WHAT TO WORK ON:
Report every line in the listing that contains the string "names".

-------

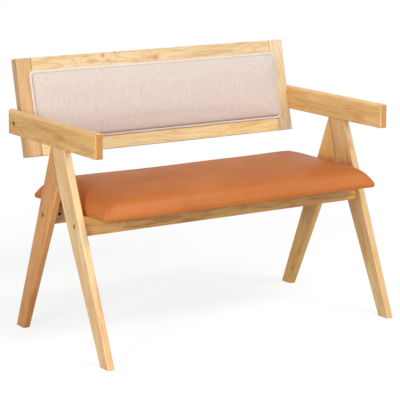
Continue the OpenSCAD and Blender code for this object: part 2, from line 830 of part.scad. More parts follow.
// The pad from outside: a flat sewn flange, a seam line, a rounded edge and a crown
module pad_form() {
    eased = flange_t / 3;
    rings = [
        pad_ring(0, eased, pad_draw),
        pad_ring(flange_t / 2, 0, pad_draw),
        pad_ring(flange_t, eased, pad_draw),
        pad_ring(flange_t, flange_w - eased, pad_draw),
        each pad_dome(0),
    ];
    ringed_form(rings, pad_edge_h + pad_crown);
}

module back_pad_cover() {
    a = pad_a - pad_turn;
    b = pad_b - pad_turn;
    color(fabric_colour) on_pad() difference() {
        pad_form();
        pad_core(fabric_t);
        translate([0, 0, -eps]) linear_extrude(fabric_t + 2 * eps) round_rect([-a, -b], [a, b], rebate_r);
    }
}

module back_pad_foam() {
    base = fabric_t + pad_board_t + tee_flange_t + soft_gap;
    color(foam_colour) on_pad() intersection() {
        pad_core(fabric_t + soft_gap);
        translate([-far, -far, base]) cube([2 * far, 2 * far, far]);
    }
}

module back_pad_board() {
    color(ply_colour) on_pad() translate([0, 0, fabric_t]) difference() {
        linear_extrude(pad_board_t)
            round_rect([-pad_board_a, -pad_board_b], [pad_board_a, pad_board_b], pad_corner_r);
        for (p = panel_bolt_xz) translate([p[0], p[1], 0]) rod_z(far, tee_barrel_d + 2 * hole_gap);
    }
}

module back_pad_tee_nuts() {
    top = fabric_t + pad_board_t;
    color(steel_colour) on_pad() for (p = panel_bolt_xz) translate([p[0], p[1], 0]) difference() {
        union() {
            translate([0, 0, top]) cylinder(h = tee_flange_t, d = tee_flange_d);
            translate([0, 0, fabric_t + end_gap])
                cylinder(h = pad_board_t - end_gap + eps, d = tee_barrel_d);
        }
        rod_z(far, panel_bolt_d + 2 * hole_gap);
    }
}

// The rear panel's board, inset in the rebate by its fabric and a gap
module back_rear_board() {
    color(ply_colour) on_back() difference() {
        translate([0, lip_t + rear_board_t, 0]) rotate([90, 0, 0]) linear_extrude(rear_board_t)
            rear_outline(rear_gap + fabric_t);
        at_panel_bolts() rod_y(far, panel_bolt_d + 2 * hole_gap);
    }
}

// Places of the panel bolts, in the back's own frame
module at_panel_bolts() {
    for (p = panel_bolt_xz) translate([p[0], 0, back_mid + p[1]]) children();
}

// Fabric over the rear panel's back and edges
module back_rear_cover() {
    color(fabric_colour) on_back() difference() {
        translate([0, rear_face + fabric_t, 0]) rotate([90, 0, 0])
            linear_extrude(rear_board_t + fabric_t - soft_gap) rear_outline(rear_gap);
        translate([0, rear_face, 0]) rotate([90, 0, 0]) linear_extrude(far)
            rear_outline(rear_gap + fabric_t);
        at_panel_bolts() rod_y(far, panel_bolt_d + 2 * hole_gap);
    }
}

module back_panel_bolts() {
    head = rear_face + fabric_t;
    tip = -fabric_t - pad_board_t;
    color(steel_colour) on_back() at_panel_bolts() difference() {
        union() {
            translate([0, head + panel_head_h, 0]) rotate([90, 0, 0])
                cylinder(h = panel_head_h, d1 = panel_head_d - head_taper, d2 = panel_head_d);
            translate([0, head + eps, 0]) rotate([90, 0, 0])
                cylinder(h = head + eps - tip, d = panel_bolt_d);
        }
        translate([0, head + panel_head_h + eps, 0]) rotate([90, 0, 0])
            cylinder(h = socket_deep + eps, d = socket_w / cos(30), $fn = 6);
    }
}

module armrest_bolts() {
    color(steel_colour) for (side = [-1, 1]) on_side(side)
        translate([arm_t / 2 - head_sunk, back_bolt_y, back_bolt_z]) frame_bolt(arm_t - head_sunk + insert_l);
}

module armrest_inserts() {
    color(steel_colour) on_back() for (s = [-1, 1])
        translate([s * (arm_in_x - insert_l / 2), back_t / 2, back_drop]) difference() {
            rod_x(insert_l, insert_d);
            rod_x(far, bolt_d + 2 * hole_gap);
        }
}

// The pins that stop the back from turning on its bolts
module armrest_pins() {
    color(pale_colour) on_back() for (s = [-1, 1])
        translate([s * (arm_in_x + pin_out - dowel_l / 2), back_t / 2, back_drop + pin_up])
            rod_x(dowel_l, dowel_d);
}

left_front_leg();
left_rear_leg();
right_front_leg();
right_rear_leg();
leg_joint_dowels();
left_armrest();
right_armrest();
armrest_dowels();
front_seat_rail();
rear_seat_rail();
left_cross_rail();
right_cross_rail();
rail_bolts();
rail_barrel_nuts();
rail_dowels();
cross_rail_dowels();
seat_board();
seat_foam();
seat_cover();
seat_bottom_cloth();
seat_screws();
back_left_stile();
back_right_stile();
back_top_rail();
back_bottom_rail();
back_frame_dowels();
back_pad_board();
back_pad_foam();
back_pad_cover();
back_pad_tee_nuts();
back_rear_board();
back_rear_cover();
back_panel_bolts();
armrest_bolts();
armrest_inserts();
armrest_pins();
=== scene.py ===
import math
import bmesh
import bpy
from mathutils import Matrix, Vector, noise


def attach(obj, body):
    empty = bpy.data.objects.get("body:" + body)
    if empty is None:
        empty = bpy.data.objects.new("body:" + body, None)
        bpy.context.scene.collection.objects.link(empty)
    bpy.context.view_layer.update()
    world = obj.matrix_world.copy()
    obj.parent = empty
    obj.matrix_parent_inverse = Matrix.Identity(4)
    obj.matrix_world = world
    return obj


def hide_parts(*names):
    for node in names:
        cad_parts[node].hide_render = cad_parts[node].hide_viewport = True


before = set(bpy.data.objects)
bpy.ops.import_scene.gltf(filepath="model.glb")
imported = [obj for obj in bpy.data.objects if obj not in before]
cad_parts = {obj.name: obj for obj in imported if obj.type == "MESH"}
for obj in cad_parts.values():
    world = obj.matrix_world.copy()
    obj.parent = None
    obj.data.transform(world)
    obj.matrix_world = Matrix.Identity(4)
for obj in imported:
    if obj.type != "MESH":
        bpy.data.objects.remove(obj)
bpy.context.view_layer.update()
scene = bpy.context.scene
middleY = 0.0211  # metres from the A-frames' middle to the bench's origin, rearwards


def tint(red, green, blue):
    # a screen colour, 0 to 255, as the linear colour that the sockets take
    parts = []
    for part in (red, green, blue):
        part = part / 255
        parts.append(part / 12.92 if part < 0.04045 else ((part + 0.055) / 1.055) ** 2.4)
    return (*parts, 1.0)


class Wiring:
    # adds nodes to a tree and links them, one line for each
    def __init__(self, tree):
        self.tree = tree

    def add(self, kind, links=None, **settings):
        made = self.tree.nodes.new(kind)
        for key, value in settings.items():
            setattr(made, key, value)
        for key, value in (links or {}).items():
            self.put(made, key, value)
        return made

    def out(self, kind, links=None, **settings):
        return self.add(kind, links, **settings).outputs[0]

    def put(self, made, key, value):
        socket = made.inputs[key]
        if isinstance(value, bpy.types.NodeSocket):
            self.tree.links.new(value, socket)
        else:
            socket.default_value = value

    def math(self, operation, first, second=0.0):
        return self.out("ShaderNodeMath", {0: first, 1: second}, operation=operation)

    def plus(self, first, second):
        return self.math("ADD", first, second)

    def minus(self, first, second):
        return self.math("SUBTRACT", first, second)

    def times(self, first, second):
        return self.math("MULTIPLY", first, second)

    def absolute(self, value):
        return self.math("ABSOLUTE", value)

    def vector(self, operation, first, second=(0, 0, 0)):
        made = self.add("ShaderNodeVectorMath", {0: first}, operation=operation)
        if operation == "SCALE":
            self.put(made, 3, second)
        elif operation != "LENGTH":
            self.put(made, 1, second)
        return made.outputs["Value" if operation in ("LENGTH", "DOT_PRODUCT") else "Vector"]

    def apart(self, vector, axis):
        return self.add("ShaderNodeSeparateXYZ", {0: vector}).outputs[axis]

    def noise(self, vector, scale, detail=2.0, rough=0.5, result="Fac"):
        return self.add("ShaderNodeTexNoise", {"Vector": vector, "Scale": scale, "Detail": detail,
                                               "Roughness": rough}).outputs[result]

    def grain(self, vector, stretch, detail=2.0, rough=0.5):
        # noise with its own scale along each axis
        return self.noise(self.vector("MULTIPLY", vector, stretch), 1.0, detail, rough)

    def shake(self, vector, scale, amount, rough=0.5):
        # an offset that wanders to both sides of nothing
        moved = self.noise(vector, scale, 2.0, rough, "Color")
        return self.vector("SCALE", self.vector("SUBTRACT", moved, (0.5, 0.5, 0.5)), amount)

    def span(self, value, fromMin, fromMax, toMin=0.0, toMax=1.0, kind="LINEAR"):
        made = self.add("ShaderNodeMapRange", {"Value": value, "From Min": fromMin, "From Max": fromMax,
                                               "To Min": toMin, "To Max": toMax}, interpolation_type=kind)
        return made.outputs["Result"]

    def soft(self, *limits):
        return self.span(*limits, kind="SMOOTHSTEP")

    def mix(self, amount, first, second):
        made = self.add("ShaderNodeMix", data_type="RGBA", blend_type="MIX", clamp_factor=True)
        for key, value in ((0, amount), (6, first), (7, second)):
            self.put(made, key, value)
        return made.outputs[2]

    def ramp(self, value, stops):
        # stops: (place, grey)
        made = self.add("ShaderNodeValToRGB", {"Fac": value})
        line = made.color_ramp
        while len(line.elements) < len(stops):
            line.elements.new(0.5)
        for element, (place, grey) in zip(line.elements, stops):
            element.position = place
            element.color = (grey, grey, grey, 1)
        return made.outputs["Color"]

    def turned(self, vector, rotation, at=(0, 0, 0)):
        # the place in a frame of its own
        return self.out("ShaderNodeMapping", {"Vector": vector, "Location": at, "Rotation": rotation},
                        vector_type="TEXTURE")

    def finish(self, colour, roughness, height=None, strength=0.3, deep=0.0003):
        self.put(self.shader, "Base Color", colour)
        self.put(self.shader, "Roughness", roughness)
        if height:
            bump = self.add("ShaderNodeBump", {"Strength": strength, "Distance": deep, "Height": height})
            self.put(self.shader, "Normal", bump.outputs[0])
        return self.material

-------

RESULT:
def hide_parts(*names):
    for node in names:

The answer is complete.